═══ INFORMATION PROVIDED
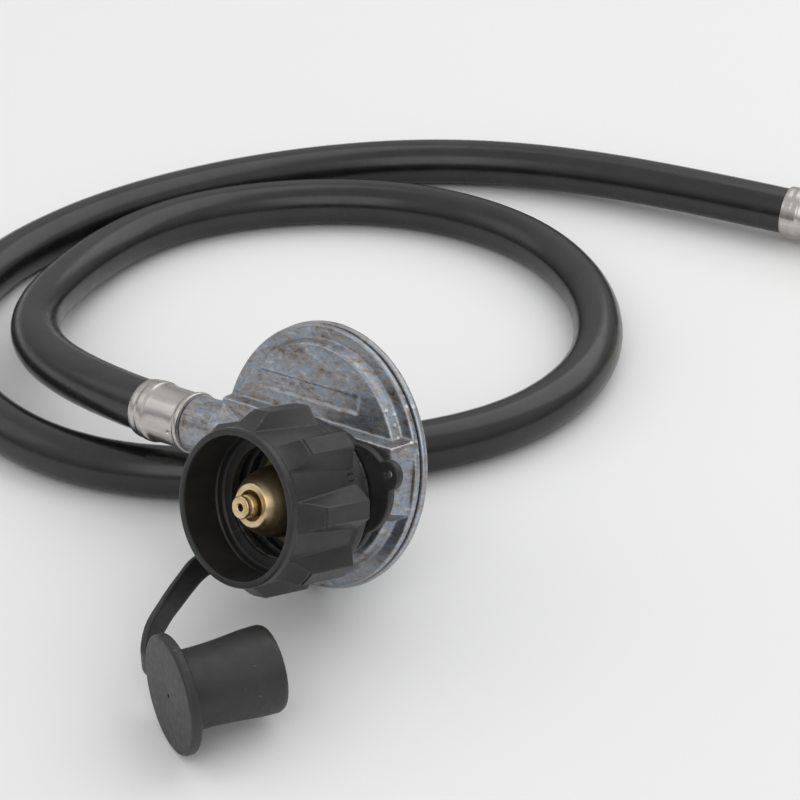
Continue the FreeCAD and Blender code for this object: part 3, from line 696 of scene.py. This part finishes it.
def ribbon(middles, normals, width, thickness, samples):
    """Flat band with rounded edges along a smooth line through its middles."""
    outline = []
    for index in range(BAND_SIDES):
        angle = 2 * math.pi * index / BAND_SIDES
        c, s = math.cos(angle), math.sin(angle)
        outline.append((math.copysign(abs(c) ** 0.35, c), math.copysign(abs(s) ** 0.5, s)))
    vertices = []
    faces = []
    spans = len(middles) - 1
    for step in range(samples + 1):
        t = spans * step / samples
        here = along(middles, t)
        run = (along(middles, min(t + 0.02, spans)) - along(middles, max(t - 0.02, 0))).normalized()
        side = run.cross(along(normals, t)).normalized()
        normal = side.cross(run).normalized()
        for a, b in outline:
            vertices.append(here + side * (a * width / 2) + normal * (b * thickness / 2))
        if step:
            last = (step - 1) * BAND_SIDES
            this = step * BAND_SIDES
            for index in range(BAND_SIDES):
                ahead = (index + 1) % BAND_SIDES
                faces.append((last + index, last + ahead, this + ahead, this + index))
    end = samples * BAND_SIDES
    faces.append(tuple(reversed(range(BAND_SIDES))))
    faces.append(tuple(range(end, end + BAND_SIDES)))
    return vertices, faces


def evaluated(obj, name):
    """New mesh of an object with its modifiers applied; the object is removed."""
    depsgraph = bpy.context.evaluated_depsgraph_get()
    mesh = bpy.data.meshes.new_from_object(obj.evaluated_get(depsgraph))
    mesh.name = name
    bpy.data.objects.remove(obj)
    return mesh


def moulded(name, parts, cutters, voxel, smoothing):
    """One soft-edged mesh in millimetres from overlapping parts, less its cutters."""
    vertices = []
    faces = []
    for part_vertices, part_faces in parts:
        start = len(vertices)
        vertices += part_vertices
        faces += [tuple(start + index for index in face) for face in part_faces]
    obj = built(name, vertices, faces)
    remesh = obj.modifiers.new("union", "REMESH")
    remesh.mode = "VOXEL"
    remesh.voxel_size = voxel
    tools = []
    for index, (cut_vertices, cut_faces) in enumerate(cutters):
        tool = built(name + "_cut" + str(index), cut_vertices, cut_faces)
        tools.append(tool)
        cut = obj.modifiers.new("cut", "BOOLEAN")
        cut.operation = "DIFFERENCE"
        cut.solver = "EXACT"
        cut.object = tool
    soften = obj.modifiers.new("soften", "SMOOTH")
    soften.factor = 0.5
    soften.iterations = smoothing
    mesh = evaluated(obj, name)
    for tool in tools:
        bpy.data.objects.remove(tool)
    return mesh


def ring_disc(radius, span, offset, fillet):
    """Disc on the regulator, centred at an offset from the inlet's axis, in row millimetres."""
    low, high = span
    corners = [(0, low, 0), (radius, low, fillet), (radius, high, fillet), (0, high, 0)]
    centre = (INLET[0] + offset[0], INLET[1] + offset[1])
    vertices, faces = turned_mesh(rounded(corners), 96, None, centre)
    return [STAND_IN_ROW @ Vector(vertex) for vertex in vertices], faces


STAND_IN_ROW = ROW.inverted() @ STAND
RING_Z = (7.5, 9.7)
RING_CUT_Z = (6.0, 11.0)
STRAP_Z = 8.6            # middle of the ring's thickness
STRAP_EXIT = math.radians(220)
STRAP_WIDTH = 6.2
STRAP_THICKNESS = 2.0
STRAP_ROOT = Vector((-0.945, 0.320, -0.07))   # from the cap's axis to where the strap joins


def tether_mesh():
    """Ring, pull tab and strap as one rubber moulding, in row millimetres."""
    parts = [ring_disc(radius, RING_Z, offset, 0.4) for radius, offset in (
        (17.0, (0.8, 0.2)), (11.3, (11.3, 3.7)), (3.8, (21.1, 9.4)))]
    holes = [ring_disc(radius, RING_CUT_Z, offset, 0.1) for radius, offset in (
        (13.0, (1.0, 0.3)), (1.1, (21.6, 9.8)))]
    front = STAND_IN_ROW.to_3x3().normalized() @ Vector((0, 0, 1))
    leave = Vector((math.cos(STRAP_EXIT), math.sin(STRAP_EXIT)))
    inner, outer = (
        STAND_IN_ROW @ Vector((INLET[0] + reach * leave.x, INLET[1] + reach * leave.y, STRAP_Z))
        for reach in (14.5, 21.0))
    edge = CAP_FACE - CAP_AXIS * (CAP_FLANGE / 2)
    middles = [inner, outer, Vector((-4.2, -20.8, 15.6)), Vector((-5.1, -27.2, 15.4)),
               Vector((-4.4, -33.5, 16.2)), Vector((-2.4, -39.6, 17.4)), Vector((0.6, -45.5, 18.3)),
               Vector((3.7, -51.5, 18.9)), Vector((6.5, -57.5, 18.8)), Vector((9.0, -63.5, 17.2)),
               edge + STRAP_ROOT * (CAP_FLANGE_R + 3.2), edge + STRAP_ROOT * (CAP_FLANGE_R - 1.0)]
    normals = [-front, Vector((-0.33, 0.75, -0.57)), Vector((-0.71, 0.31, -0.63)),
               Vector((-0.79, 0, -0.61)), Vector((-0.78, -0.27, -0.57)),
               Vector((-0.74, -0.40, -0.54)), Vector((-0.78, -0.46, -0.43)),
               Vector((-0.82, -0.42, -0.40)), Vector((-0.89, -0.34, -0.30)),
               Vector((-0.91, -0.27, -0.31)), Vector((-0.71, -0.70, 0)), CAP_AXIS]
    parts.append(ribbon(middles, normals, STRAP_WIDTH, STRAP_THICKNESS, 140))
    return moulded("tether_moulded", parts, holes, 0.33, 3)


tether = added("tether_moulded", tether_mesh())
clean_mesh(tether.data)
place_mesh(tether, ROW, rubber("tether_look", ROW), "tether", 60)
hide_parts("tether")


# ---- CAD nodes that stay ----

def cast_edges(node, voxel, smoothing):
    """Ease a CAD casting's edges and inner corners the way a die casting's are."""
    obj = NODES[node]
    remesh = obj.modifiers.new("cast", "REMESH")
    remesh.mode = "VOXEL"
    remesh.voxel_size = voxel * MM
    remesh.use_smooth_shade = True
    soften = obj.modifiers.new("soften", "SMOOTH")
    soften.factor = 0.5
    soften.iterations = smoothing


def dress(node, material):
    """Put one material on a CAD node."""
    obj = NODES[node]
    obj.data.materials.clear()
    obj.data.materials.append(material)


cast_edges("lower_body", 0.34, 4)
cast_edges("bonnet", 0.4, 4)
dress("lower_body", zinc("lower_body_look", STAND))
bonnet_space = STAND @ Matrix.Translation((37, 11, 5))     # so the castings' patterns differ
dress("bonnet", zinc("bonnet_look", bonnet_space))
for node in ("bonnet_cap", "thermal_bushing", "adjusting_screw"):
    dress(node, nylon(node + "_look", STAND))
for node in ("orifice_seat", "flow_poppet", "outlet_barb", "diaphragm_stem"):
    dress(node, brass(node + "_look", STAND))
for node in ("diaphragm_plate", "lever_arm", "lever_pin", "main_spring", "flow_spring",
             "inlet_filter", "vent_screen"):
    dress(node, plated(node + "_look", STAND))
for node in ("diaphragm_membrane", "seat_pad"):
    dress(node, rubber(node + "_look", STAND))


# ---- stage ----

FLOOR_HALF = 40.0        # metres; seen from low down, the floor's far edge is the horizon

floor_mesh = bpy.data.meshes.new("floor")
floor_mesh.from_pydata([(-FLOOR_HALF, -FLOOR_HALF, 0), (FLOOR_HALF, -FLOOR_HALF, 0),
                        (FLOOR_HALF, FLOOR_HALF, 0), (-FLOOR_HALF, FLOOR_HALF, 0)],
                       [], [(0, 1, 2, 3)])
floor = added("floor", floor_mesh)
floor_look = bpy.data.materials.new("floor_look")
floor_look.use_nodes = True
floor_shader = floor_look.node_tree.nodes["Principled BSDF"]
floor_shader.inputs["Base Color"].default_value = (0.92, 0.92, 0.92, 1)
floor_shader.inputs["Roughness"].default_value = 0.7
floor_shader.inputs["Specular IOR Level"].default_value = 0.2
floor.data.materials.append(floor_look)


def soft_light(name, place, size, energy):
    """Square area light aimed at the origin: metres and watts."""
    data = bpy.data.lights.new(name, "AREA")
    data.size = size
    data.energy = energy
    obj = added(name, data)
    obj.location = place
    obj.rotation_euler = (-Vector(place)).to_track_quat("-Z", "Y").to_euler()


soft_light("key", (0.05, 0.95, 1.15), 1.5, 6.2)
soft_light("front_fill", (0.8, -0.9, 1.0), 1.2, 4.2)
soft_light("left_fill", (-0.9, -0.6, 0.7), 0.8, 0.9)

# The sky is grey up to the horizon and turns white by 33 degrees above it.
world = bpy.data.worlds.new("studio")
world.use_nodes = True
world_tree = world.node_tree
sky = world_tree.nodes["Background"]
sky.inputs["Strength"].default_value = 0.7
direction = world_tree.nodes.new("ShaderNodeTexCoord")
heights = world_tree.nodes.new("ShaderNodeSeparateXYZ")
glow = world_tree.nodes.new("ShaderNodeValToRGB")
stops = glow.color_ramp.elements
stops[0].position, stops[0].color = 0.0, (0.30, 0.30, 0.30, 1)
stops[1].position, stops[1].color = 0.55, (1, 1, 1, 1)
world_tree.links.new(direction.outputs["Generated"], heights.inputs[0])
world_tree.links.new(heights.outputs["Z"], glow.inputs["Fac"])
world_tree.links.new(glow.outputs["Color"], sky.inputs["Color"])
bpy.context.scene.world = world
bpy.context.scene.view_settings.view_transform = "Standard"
══════
Quote exactly the first line of the data and every line after it through the one holding "return vertices, faces".

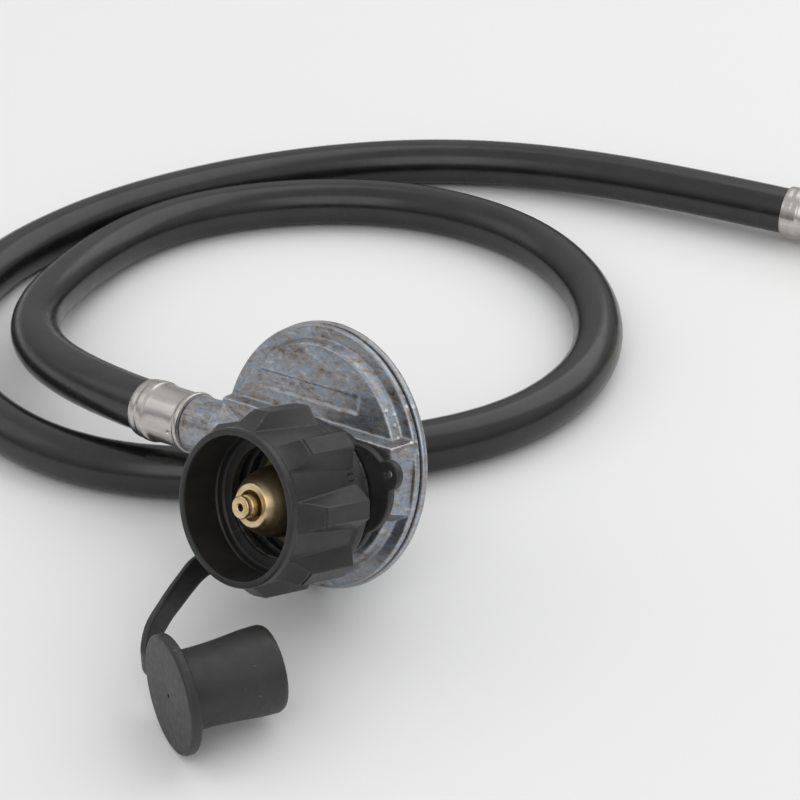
Continue the FreeCAD and Blender code for this object: part 3, from line 696 of scene.py. This part finishes it.
def ribbon(middles, normals, width, thickness, samples):
    """Flat band with rounded edges along a smooth line through its middles."""
    outline = []
    for index in range(BAND_SIDES):
        angle = 2 * math.pi * index / BAND_SIDES
        c, s = math.cos(angle), math.sin(angle)
        outline.append((math.copysign(abs(c) ** 0.35, c), math.copysign(abs(s) ** 0.5, s)))
    vertices = []
    faces = []
    spans = len(middles) - 1
    for step in range(samples + 1):
        t = spans * step / samples
        here = along(middles, t)
        run = (along(middles, min(t + 0.02, spans)) - along(middles, max(t - 0.02, 0))).normalized()
        side = run.cross(along(normals, t)).normalized()
        normal = side.cross(run).normalized()
        for a, b in outline:
            vertices.append(here + side * (a * width / 2) + normal * (b * thickness / 2))
        if step:
            last = (step - 1) * BAND_SIDES
            this = step * BAND_SIDES
            for index in range(BAND_SIDES):
                ahead = (index + 1) % BAND_SIDES
                faces.append((last + index, last + ahead, this + ahead, this + index))
    end = samples * BAND_SIDES
    faces.append(tuple(reversed(range(BAND_SIDES))))
    faces.append(tuple(range(end, end + BAND_SIDES)))
    return vertices, faces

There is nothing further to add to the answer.